## EXERCISE
Reproduce the section of the listing that begins at the line containing "make_body(BACK_PIECES, back=True)" and finishes at the line containing "obj.data.transform(obj.matrix_world)". Include both end lines and nothing beyond them.
---------- DATA FOR THIS TASK ----------
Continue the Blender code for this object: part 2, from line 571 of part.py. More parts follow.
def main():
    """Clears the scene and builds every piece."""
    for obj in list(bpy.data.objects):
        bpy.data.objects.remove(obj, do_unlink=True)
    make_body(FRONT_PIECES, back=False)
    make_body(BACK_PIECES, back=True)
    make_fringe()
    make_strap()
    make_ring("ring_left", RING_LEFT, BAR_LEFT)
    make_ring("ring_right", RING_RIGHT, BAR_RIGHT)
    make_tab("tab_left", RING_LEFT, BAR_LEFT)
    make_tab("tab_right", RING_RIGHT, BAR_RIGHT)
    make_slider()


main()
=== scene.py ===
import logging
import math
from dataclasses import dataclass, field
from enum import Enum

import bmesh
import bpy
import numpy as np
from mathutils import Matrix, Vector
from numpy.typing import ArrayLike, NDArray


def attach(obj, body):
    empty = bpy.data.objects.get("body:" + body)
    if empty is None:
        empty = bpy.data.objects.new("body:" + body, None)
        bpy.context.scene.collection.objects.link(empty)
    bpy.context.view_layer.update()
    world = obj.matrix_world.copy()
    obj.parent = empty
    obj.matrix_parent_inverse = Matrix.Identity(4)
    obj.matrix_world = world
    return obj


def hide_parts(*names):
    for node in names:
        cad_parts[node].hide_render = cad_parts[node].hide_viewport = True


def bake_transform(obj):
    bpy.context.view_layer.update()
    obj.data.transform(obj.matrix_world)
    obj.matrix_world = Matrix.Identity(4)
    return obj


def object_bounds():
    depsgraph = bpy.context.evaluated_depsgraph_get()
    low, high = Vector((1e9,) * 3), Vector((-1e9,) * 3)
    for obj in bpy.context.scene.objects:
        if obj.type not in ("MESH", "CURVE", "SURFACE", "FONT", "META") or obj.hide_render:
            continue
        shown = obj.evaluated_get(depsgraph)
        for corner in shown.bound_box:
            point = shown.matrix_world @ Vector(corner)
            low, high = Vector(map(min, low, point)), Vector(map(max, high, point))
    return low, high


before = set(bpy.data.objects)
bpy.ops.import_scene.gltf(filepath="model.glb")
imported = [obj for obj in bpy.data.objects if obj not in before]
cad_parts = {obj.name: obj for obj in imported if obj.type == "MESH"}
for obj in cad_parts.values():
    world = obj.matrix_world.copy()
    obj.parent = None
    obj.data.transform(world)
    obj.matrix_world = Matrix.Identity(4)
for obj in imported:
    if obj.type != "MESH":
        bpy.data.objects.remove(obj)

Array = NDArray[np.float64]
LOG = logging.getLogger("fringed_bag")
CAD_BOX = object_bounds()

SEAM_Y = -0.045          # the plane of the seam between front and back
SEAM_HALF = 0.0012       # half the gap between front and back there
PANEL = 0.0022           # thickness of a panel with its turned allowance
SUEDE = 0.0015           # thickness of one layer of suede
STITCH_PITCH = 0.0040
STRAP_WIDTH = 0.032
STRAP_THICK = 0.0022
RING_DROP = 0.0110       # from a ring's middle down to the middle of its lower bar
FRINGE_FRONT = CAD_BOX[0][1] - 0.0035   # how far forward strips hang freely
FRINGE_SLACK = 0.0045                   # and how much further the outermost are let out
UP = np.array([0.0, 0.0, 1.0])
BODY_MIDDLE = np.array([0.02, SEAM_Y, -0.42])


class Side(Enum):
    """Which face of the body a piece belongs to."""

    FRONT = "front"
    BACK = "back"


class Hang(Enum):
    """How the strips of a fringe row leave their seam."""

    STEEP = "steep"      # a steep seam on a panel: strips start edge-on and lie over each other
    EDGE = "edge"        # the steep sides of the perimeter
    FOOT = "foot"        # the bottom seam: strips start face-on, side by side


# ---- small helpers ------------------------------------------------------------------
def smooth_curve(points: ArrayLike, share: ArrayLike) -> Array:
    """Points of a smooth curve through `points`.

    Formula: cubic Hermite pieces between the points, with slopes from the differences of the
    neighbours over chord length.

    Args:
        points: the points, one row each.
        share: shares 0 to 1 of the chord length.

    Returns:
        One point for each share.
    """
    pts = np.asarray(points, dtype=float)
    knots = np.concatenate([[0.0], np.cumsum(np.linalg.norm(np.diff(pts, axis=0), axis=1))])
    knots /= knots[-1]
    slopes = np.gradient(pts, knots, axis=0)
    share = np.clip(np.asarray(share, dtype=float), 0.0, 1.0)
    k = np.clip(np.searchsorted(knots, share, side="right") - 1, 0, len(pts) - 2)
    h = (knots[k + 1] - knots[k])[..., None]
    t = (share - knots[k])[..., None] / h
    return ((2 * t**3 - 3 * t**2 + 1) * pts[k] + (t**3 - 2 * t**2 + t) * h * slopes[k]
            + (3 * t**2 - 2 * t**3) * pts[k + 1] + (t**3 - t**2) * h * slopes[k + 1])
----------
---------- DATA FOR THIS TASK ----------
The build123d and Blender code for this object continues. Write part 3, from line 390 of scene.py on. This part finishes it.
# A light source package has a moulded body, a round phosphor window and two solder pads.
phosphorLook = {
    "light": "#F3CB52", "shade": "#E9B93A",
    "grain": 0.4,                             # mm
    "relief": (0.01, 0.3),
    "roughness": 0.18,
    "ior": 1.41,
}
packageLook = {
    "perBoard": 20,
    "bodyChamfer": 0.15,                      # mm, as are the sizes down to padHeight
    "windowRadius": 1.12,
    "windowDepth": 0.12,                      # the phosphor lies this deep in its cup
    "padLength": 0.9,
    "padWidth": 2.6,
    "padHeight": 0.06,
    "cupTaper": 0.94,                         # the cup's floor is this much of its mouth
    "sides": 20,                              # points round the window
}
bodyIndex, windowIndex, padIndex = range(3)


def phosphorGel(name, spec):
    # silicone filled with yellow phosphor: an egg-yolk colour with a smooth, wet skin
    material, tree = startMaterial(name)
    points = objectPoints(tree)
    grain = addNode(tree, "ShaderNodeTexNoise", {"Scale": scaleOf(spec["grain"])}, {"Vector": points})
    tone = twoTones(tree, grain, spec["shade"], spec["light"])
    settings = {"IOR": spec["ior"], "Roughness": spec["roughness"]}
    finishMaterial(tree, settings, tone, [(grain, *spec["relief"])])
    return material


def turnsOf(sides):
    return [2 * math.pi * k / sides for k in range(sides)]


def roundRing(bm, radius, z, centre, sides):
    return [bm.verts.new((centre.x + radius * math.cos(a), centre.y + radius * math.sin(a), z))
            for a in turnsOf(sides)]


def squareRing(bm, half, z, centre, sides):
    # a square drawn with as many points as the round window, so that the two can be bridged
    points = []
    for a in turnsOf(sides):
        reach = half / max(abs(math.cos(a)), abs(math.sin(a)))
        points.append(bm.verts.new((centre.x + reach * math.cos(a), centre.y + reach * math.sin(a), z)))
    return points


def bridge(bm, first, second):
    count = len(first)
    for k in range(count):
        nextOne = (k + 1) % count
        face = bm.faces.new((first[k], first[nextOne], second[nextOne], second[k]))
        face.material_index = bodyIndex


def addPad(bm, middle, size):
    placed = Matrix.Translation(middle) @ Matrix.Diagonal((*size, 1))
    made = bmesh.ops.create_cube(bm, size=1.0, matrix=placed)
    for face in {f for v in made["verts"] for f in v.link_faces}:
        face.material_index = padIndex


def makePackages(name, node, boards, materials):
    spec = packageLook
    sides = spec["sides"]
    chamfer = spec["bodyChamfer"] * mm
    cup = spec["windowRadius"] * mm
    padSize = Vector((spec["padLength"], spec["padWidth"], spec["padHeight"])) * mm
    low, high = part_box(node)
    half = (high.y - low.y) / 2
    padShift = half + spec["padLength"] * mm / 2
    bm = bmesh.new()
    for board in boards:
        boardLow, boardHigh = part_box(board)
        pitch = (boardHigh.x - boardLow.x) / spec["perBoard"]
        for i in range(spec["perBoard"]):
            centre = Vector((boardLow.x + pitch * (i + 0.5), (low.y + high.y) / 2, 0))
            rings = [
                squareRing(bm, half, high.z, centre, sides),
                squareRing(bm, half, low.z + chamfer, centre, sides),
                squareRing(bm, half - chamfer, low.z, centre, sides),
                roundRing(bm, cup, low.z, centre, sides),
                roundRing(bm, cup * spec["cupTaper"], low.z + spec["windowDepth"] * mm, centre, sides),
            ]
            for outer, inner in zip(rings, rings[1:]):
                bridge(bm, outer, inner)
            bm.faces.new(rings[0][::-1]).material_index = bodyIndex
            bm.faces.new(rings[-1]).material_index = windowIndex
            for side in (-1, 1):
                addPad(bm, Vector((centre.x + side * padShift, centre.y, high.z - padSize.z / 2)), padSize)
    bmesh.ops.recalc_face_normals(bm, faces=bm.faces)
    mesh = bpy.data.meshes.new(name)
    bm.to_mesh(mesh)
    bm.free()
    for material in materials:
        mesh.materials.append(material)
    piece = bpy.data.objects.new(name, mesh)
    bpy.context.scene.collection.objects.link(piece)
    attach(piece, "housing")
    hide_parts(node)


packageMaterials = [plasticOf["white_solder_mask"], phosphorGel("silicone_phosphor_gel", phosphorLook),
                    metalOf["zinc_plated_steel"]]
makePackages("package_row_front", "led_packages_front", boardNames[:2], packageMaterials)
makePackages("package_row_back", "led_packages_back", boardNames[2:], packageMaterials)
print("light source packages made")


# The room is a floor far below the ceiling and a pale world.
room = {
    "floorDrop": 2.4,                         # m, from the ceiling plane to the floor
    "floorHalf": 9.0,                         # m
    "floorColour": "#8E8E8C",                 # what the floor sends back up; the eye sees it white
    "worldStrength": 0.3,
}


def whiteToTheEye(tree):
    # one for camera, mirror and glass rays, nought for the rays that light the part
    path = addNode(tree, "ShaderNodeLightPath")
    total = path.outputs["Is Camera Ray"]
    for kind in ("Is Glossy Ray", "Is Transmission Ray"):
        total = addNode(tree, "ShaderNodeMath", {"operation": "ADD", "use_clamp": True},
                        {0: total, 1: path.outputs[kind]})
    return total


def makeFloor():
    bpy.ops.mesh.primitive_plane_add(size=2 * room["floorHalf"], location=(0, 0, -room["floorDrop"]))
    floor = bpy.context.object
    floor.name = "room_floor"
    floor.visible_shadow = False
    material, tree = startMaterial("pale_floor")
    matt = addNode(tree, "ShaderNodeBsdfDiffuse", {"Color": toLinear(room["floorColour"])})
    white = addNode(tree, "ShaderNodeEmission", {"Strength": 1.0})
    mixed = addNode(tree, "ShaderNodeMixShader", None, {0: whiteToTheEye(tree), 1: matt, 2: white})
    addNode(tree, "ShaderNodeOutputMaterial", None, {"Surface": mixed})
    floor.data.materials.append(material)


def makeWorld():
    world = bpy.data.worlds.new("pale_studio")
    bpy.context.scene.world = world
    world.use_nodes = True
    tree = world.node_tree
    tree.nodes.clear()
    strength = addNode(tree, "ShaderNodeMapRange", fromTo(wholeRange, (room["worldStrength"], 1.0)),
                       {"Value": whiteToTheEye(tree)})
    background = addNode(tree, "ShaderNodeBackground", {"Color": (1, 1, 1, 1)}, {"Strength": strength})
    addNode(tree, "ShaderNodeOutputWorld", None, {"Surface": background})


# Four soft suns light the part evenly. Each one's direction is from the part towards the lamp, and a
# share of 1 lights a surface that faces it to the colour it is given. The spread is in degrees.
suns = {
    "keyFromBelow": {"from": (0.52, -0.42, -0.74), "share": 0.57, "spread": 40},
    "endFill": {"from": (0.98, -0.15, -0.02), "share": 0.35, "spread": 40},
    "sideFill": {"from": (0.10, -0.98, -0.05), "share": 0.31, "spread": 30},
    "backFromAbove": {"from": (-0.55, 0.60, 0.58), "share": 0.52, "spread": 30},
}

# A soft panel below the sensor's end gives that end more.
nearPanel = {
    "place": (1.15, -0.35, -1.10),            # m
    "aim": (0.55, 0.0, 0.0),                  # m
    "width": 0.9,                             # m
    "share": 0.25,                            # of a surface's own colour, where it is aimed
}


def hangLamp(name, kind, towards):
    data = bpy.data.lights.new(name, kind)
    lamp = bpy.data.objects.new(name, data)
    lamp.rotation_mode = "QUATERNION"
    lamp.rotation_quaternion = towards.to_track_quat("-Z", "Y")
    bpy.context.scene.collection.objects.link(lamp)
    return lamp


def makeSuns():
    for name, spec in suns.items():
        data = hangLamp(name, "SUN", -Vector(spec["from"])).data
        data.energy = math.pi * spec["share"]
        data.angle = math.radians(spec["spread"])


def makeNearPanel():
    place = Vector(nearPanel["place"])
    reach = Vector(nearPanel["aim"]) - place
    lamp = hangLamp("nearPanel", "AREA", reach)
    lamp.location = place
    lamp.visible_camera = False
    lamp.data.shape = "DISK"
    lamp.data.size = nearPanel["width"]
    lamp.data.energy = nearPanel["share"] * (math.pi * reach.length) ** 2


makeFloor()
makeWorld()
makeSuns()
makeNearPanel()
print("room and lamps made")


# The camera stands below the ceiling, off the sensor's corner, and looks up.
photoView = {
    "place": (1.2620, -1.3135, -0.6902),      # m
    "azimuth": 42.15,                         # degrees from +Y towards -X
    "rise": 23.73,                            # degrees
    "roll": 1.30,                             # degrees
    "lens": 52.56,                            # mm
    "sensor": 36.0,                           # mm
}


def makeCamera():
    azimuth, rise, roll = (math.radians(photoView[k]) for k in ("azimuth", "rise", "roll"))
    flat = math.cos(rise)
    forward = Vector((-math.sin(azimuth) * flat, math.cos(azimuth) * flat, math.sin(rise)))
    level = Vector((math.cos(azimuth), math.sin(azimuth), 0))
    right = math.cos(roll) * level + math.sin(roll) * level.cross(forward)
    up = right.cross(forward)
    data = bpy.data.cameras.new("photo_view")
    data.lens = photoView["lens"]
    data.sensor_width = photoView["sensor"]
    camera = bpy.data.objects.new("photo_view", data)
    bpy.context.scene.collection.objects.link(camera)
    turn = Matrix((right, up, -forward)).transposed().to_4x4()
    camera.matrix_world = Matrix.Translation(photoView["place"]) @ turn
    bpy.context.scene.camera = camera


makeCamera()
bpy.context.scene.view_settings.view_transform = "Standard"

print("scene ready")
----------
## EXERCISE ANSWER
    make_body(BACK_PIECES, back=True)
    make_fringe()
    make_strap()
    make_ring("ring_left", RING_LEFT, BAR_LEFT)
    make_ring("ring_right", RING_RIGHT, BAR_RIGHT)
    make_tab("tab_left", RING_LEFT, BAR_LEFT)
    make_tab("tab_right", RING_RIGHT, BAR_RIGHT)
    make_slider()


main()
=== scene.py ===
import logging
import math
from dataclasses import dataclass, field
from enum import Enum

import bmesh
import bpy
import numpy as np
from mathutils import Matrix, Vector
from numpy.typing import ArrayLike, NDArray


def attach(obj, body):
    empty = bpy.data.objects.get("body:" + body)
    if empty is None:
        empty = bpy.data.objects.new("body:" + body, None)
        bpy.context.scene.collection.objects.link(empty)
    bpy.context.view_layer.update()
    world = obj.matrix_world.copy()
    obj.parent = empty
    obj.matrix_parent_inverse = Matrix.Identity(4)
    obj.matrix_world = world
    return obj


def hide_parts(*names):
    for node in names:
        cad_parts[node].hide_render = cad_parts[node].hide_viewport = True


def bake_transform(obj):
    bpy.context.view_layer.update()
    obj.data.transform(obj.matrix_world)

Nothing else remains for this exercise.